▶ _Exercise prompt_
Locate the word "None" in the data below, then copy every line that holds it.

▶ _Source excerpt_
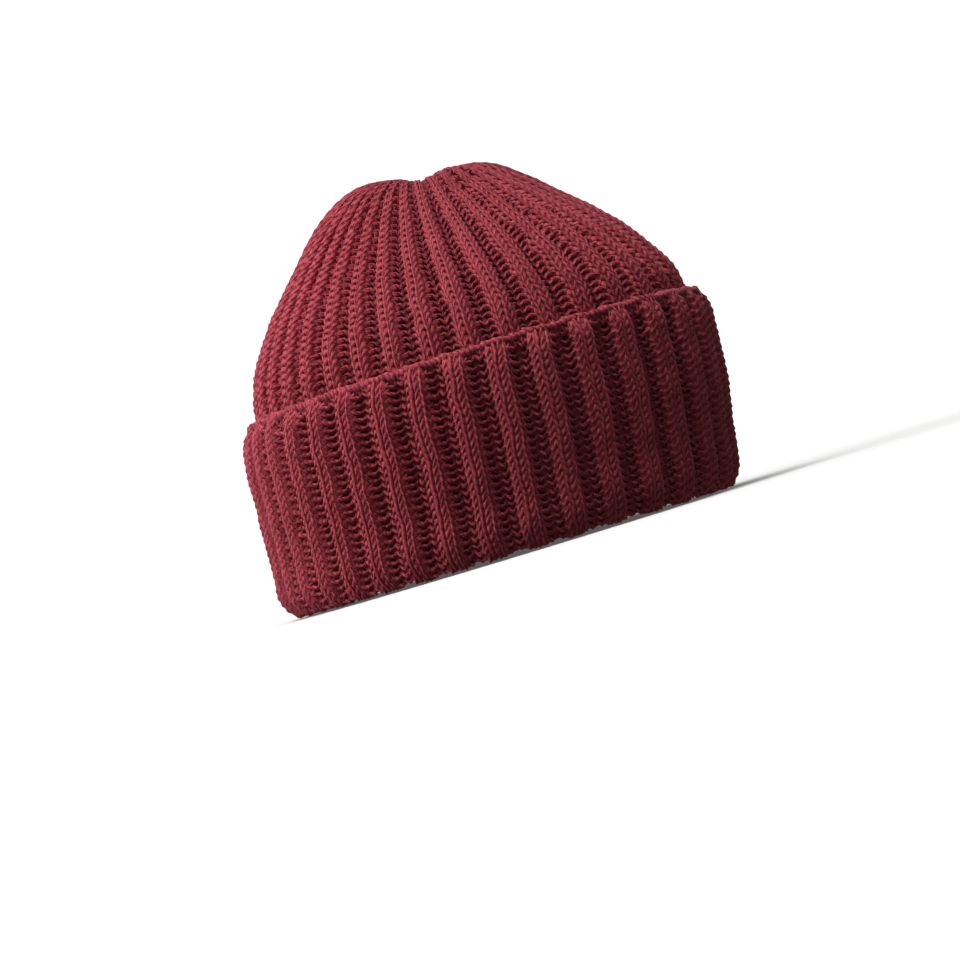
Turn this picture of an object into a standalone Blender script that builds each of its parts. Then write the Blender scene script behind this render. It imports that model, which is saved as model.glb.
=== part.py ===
"""Cuffed beanie in chunky two-by-two rib knit, resting on a table with its crown stood up.

The hat is one knitted tube. It is gathered shut at the top, runs down as the crown, turns outward and up at
the bottom fold, and ends in the cast-on edge of the cuff. Units are metres, +Z is up, the front of the hat
faces -Y, and the origin is the middle of the hat's footprint on the table.
"""

import math
from bisect import bisect_left
from collections import namedtuple

import bmesh
import bpy
from mathutils import Vector

# Overall sizes, measured over the ribs
LENGTH = 0.210  # cuff, front to back
WIDTH = 0.1875  # cuff, side to side
HEIGHT = 0.158  # table to the top of the crown
CUFF_HEIGHT = 0.079  # bottom fold to cast-on edge

# Knitted cloth
CLOTH = 0.0026  # thickness of the cloth, which its ribs bend to and fro
RIB_RELIEF = 0.0024  # how far a rib stands out from a groove
RIBS = 36  # ribs round the hat
RIB_START = -0.3  # first rib's middle, in ribs from the wearer's left side
RIB_STRETCH = 0.06  # how much wider the ribs are drawn on the hat's stretched side
PIECE_GAP = 0.0003  # between the crown's lower rim and the cuff's inner lip

# Bottom fold and cuff
FOLD_RADIUS = 0.0031  # of the middle of the cloth
LIP_RISE = 0.006  # straight inner lip above the fold, which meets the crown
CUFF_SLACK = 0.0010  # extra room between the cuff and the crown at the cast-on edge
CUFF_BULGE = 0.0030  # how far the wall swells between the fold and the cast-on edge
FOOT_PRESS = 0.0004  # how much the table flattens each lobe of the fold

# Gathered top, lean and dents
STRETCH_ANGLE = math.radians(-43)  # the front left side, where the ribs are wide and the hat leans to
LEAN = 0.0045  # how far the cuff leans over the fold
GATHER_DRIFT = Vector((-0.007, -0.012, 0.0))  # gather's place beside the middle of the hat
DRIFT_POWER = 1.5  # how late the courses follow the gather
DENT_DEPTH = 0.003  # unit of the dents' depths
DENT_FADE = 2.0  # how soon the dents fade in above the cuff
DART_DEPTH = 0.0012  # how far the flattened band sinks

BURGUNDY = (0.262, 0.032, 0.048, 1.0)
ROUGHNESS = 0.9
CUTTER_SIZE = 0.5
MERGE_DISTANCE = 1e-6

# A row is one course of the cloth: the half sizes of its oval, its height, its share of the rib relief, the
# place of its middle, and whether it belongs to the crown above the cuff.
Row = namedtuple("Row", "half_width half_length height relief middle above_cuff")

# Crown above the cuff, from the gather down. Rise is a share of the crown's height above the cuff, spread a
# share of the crown's half width and half length at the cuff, relief a share of RIB_RELIEF, and lean of LEAN.
CrownSection = namedtuple("CrownSection", "rise spread relief lean")
CROWN_SECTIONS = (
    CrownSection(rise=0.970, spread=0.060, relief=0.00, lean=0.00),
    CrownSection(rise=1.000, spread=0.230, relief=0.50, lean=0.00),
    CrownSection(rise=0.940, spread=0.350, relief=0.85, lean=0.00),
    CrownSection(rise=0.830, spread=0.472, relief=1.00, lean=0.00),
    CrownSection(rise=0.685, spread=0.605, relief=1.00, lean=0.00),
    CrownSection(rise=0.520, spread=0.755, relief=1.00, lean=0.10),
    CrownSection(rise=0.330, spread=0.888, relief=1.00, lean=0.25),
    CrownSection(rise=0.130, spread=0.978, relief=1.00, lean=0.40),
    CrownSection(rise=0.000, spread=1.000, relief=1.00, lean=0.40),
)

# Wall from the cast-on edge down to the fold. Rise is a share of CUFF_HEIGHT, swell a share of CUFF_BULGE,
# relief a share of RIB_RELIEF, and lean of LEAN.
WallSection = namedtuple("WallSection", "rise swell relief lean")
CUFF_SECTIONS = (
    WallSection(rise=0.985, swell=0.05, relief=0.45, lean=0.45),
    WallSection(rise=0.925, swell=0.55, relief=0.90, lean=0.40),
    WallSection(rise=0.630, swell=1.00, relief=1.00, lean=0.00),
    WallSection(rise=0.330, swell=0.55, relief=1.00, lean=-0.50),
)
CUFF_LINE_SECTION = WallSection(rise=1.000, swell=0.80, relief=1.00, lean=0.40)
FOLD_LEAN = -0.9

# Dents of the crown. Across and along are shares of the half width and half length, reach is a share of the
# width, and depth a share of DENT_DEPTH. A lump has a negative depth.
Dent = namedtuple("Dent", "across along reach depth")
DENTS = (
    Dent(across=-0.32, along=0.20, reach=0.14, depth=-1.30),
    Dent(across=0.28, along=-0.02, reach=0.10, depth=-0.60),
    Dent(across=0.18, along=0.06, reach=0.10, depth=1.60),
    Dent(across=-0.06, along=-0.13, reach=0.08, depth=1.00),
    Dent(across=-0.10, along=-0.29, reach=0.10, depth=0.85),
)
DART_ANGLE = math.radians(-68)
DART_SPAN = math.radians(13)
DART_MIDDLE = 0.42  # share of the crown's spread where the flattened band is deepest
DART_REACH = 0.22
DART_FADE = 0.65  # share of the rib relief that the band takes away

# Places of the four points of a rib along one rib's pitch, from the middle of a rib of the cuff, and the side
# to which the cloth bends there: +1 is away from the crown's outer face.
RibPoint = namedtuple("RibPoint", "place side")
RIB_POINTS = (
    RibPoint(place=-0.18, side=1),
    RibPoint(place=0.18, side=1),
    RibPoint(place=0.32, side=-1),
    RibPoint(place=0.68, side=-1),
)

FOLD_STEPS = 4
OVAL_STEPS = 1440


def clear_scene():
    for thing in list(bpy.data.objects):
        bpy.data.objects.remove(thing)


def new_collection(name):
    collection = bpy.data.collections.new(name)
    bpy.context.scene.collection.children.link(collection)
    return collection


def knit_material(name):
    material = bpy.data.materials.new(name)
    material.use_nodes = True
    shader = material.node_tree.nodes["Principled BSDF"]
    shader.inputs["Base Color"].default_value = BURGUNDY
    shader.inputs["Roughness"].default_value = ROUGHNESS
    shader.inputs["Metallic"].default_value = 0.0
    return material


def over_cloth():
    """From the middle of the cloth to the face of a rib."""
    return RIB_RELIEF / 2 + CLOTH / 2


def widest():
    """Half width and half length of the middle of the cloth where the cuff is widest."""
    return WIDTH / 2 - over_cloth(), LENGTH / 2 - over_cloth()


def rib_angles():
    """Angle and side of each point round a course, with the ribs evenly spaced along the oval."""
    half_width, half_length = widest()
    angles = [math.tau * step / OVAL_STEPS for step in range(OVAL_STEPS + 1)]
    points = [Vector((half_width * math.cos(a), half_length * math.sin(a))) for a in angles]
    run = [0.0]
    for angle, here, there in zip(angles, points, points[1:]):
        stretch = 1.0 + RIB_STRETCH * math.cos(angle - STRETCH_ANGLE)
        run.append(run[-1] + (there - here).length / stretch)

    def angle_at(share):
        place = (share % 1.0) * run[-1]
        after = max(1, bisect_left(run, place))
        part = (place - run[after - 1]) / (run[after] - run[after - 1])
        return angles[after - 1] + part * (angles[after] - angles[after - 1])

    return [
        (angle_at((rib + RIB_START + point.place) / RIBS), point.side)
        for rib in range(RIBS)
        for point in RIB_POINTS
    ]


def leaning(share):
    """Place of a course's middle that leans to the stretched side."""
    return Vector((math.cos(STRETCH_ANGLE), math.sin(STRETCH_ANGLE), 0.0)) * LEAN * share


def wall_row(section, inset):
    """A course of the wall or the cuff, set in from where the cuff is widest."""
    half_width, half_length = widest()
    drawn_in = inset + CUFF_BULGE * (1.0 - section.swell)
    return Row(
        half_width=half_width - drawn_in,
        half_length=half_length - drawn_in,
        height=CUFF_HEIGHT * section.rise,
        relief=section.relief,
        middle=leaning(section.lean),
        above_cuff=False,
    )


def fold_centre_height():
    return FOLD_RADIUS + over_cloth() - FOOT_PRESS


def fold_row(turn, rise=0.0):
    """A course of the fold: turn goes from 0 at the inner lip to 1 at the foot of the cuff."""
    half_width, half_length = widest()
    out = -CUFF_BULGE - FOLD_RADIUS * (1.0 + math.cos(math.pi * turn))
    drop = FOLD_RADIUS * math.sin(math.pi * turn)
    return Row(
        half_width=half_width + out,
        half_length=half_length + out,
        height=fold_centre_height() - drop + rise,
        relief=1.0,
        middle=leaning(FOLD_LEAN),
        above_cuff=False,
    )


def crown_rows():
    """Courses of the crown, from the gather down to the rim above the inner lip."""
    cuff_line = wall_row(CUFF_LINE_SECTION, 2 * FOLD_RADIUS + CUFF_SLACK)
    crown_rise = HEIGHT - over_cloth() - CUFF_HEIGHT
    rows = [
        Row(
            half_width=cuff_line.half_width * section.spread,
            half_length=cuff_line.half_length * section.spread,
            height=CUFF_HEIGHT + crown_rise * section.rise,
            relief=section.relief,
            middle=leaning(section.lean) + GATHER_DRIFT * (1.0 - section.spread) ** DRIFT_POWER,
            above_cuff=section.spread < 1.0,
        )
        for section in CROWN_SECTIONS
    ]
    rows.append(fold_row(0.0, LIP_RISE + PIECE_GAP))
    return rows


def cuff_rows():
    """Courses of the cuff, from the inner lip round the fold and up to the cast-on edge."""
    rows = [fold_row(0.0, LIP_RISE)]
    rows += [fold_row(step / FOLD_STEPS) for step in range(FOLD_STEPS + 1)]
    rows += [wall_row(section, 0.0) for section in reversed(CUFF_SECTIONS)]
    return rows


def profile_normals(rows):
    """Outward and upward parts of the normal of the crown's outer face, carried round the fold."""
    mean = [(row.half_width + row.half_length) / 2 for row in rows]
    normals = []
    for index in range(len(rows)):
        before = max(index - 1, 0)
        after = min(index + 1, len(rows) - 1)
        along = Vector((mean[after] - mean[before], rows[after].height - rows[before].height))
        along.normalize()
        normals.append((-along.y, along.x))
    return normals


def crown_dent(place, spread):
    """How far the crown sinks at a place of its plan."""
    half_width, half_length = widest()
    depth = 0.0
    for dent in DENTS:
        away = Vector((place.x - dent.across * half_width, place.y - dent.along * half_length))
        depth += DENT_DEPTH * dent.depth * math.exp(-((away.length / (dent.reach * WIDTH)) ** 2))
    return depth * min(1.0, DENT_FADE * (1.0 - spread))


def dart_share(angle, spread):
    """How much of the flattened band is felt at an angle and a spread of the crown."""
    turn = math.remainder(angle - DART_ANGLE, math.tau)
    across = math.exp(-((turn / DART_SPAN) ** 2))
    along = math.exp(-(((spread - DART_MIDDLE) / DART_REACH) ** 2))
    return across * along


def cloth_point(row, normal, angle, side):
    """One point of the middle of the ribbed cloth."""
    plan = Vector((math.cos(angle) / row.half_width, math.sin(angle) / row.half_length, 0.0))
    plan.normalize()
    facing = plan * normal[0] + Vector((0.0, 0.0, normal[1]))
    point = Vector((row.half_width * math.cos(angle), row.half_length * math.sin(angle), row.height))
    point += row.middle
    relief = row.relief * RIB_RELIEF / 2
    if row.above_cuff:
        spread = row.half_length / widest()[1]
        dart = dart_share(angle, spread)
        point.z -= crown_dent(point, spread)
        point -= facing * DART_DEPTH * dart
        relief *= 1.0 - DART_FADE * dart
    return point - facing * side * relief


def knit_sheet(name, rows, closed_top, collection):
    """A sheet of cloth through the rows: a grid rolled into a tube, given the cloth's thickness."""
    columns = rib_angles()
    normals = profile_normals(rows)
    shape = bmesh.new()
    bmesh.ops.create_grid(shape, x_segments=len(columns), y_segments=len(rows) - 1, size=1.0)
    for vert in shape.verts:
        column = round((vert.co.x + 1.0) / 2 * len(columns)) % len(columns)
        level = round((1.0 - vert.co.y) / 2 * (len(rows) - 1))
        angle, side = columns[column]
        vert.co = cloth_point(rows[level], normals[level], angle, side)
    bmesh.ops.remove_doubles(shape, verts=shape.verts, dist=MERGE_DISTANCE)
    if closed_top:
        shape.edges.ensure_lookup_table()
        top = [edge for edge in shape.edges if edge.is_boundary and edge.verts[0].co.z > CUFF_HEIGHT]
        bmesh.ops.contextual_create(shape, geom=top)
    bmesh.ops.recalc_face_normals(shape, faces=shape.faces)
    mesh = bpy.data.meshes.new(name)
    shape.to_mesh(mesh)
    shape.free()
    piece = bpy.data.objects.new(name, mesh)
    collection.objects.link(piece)
    piece.data.materials.append(knit_material(f"{name} knit"))
    thickness = piece.modifiers.new("cloth", "SOLIDIFY")
    thickness.thickness = CLOTH
    thickness.offset = 0.0
    return piece


def press_foot(piece, cutters):
    """Flattens the lobes of the fold where they rest on the table."""
    bpy.ops.mesh.primitive_cube_add(size=CUTTER_SIZE, location=(0.0, 0.0, -CUTTER_SIZE / 2))
    table = bpy.context.object
    table.name = "table_cutter"
    for collection in list(table.users_collection):
        collection.objects.unlink(table)
    cutters.objects.link(table)
    table.hide_render = True
    table.display_type = "WIRE"
    cut = piece.modifiers.new("foot", "BOOLEAN")
    cut.operation = "DIFFERENCE"
    cut.solver = "EXACT"
    cut.object = table


def build():
    clear_scene()
    hat = new_collection("cuffed_beanie")
    cutters = new_collection("cutters")
    knit_sheet("crown", crown_rows(), True, hat)
    cuff = knit_sheet("cuff", cuff_rows(), False, hat)
    press_foot(cuff, cutters)


build()
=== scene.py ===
"""A cuffed beanie in burgundy two-by-two rib, knitted here loop by loop, resting on a pale floor.

The cloth is one tube. Its courses are counted from the cast-on edge at the top of the cuff, down to the
bottom fold, up inside as the inner wall, and on over the crown to the gather. Each piece of yarn is modelled
flat, in columns and courses, and then laid on the hat.
"""

import math

import bpy
import numpy as np
from mathutils import Matrix, Vector


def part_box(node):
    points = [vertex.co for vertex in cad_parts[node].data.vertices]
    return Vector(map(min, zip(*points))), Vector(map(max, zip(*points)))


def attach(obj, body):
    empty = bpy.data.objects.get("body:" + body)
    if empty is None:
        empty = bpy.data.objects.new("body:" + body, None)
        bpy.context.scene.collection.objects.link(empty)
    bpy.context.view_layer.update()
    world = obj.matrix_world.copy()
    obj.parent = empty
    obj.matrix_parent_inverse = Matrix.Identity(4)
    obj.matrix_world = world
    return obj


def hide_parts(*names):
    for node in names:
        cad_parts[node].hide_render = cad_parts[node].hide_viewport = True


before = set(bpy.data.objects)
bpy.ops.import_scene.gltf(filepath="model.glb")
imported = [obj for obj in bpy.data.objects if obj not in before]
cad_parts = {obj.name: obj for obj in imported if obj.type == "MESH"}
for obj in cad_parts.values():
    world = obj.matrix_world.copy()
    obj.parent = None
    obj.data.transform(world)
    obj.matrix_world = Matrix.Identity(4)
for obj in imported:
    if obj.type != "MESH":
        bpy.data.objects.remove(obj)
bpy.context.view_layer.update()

CUFF_LOW, CUFF_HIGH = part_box("cuff")
CROWN_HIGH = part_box("crown")[1]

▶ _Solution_
    if empty is None:
        empty = bpy.data.objects.new("body:" + body, None)
    obj.parent = None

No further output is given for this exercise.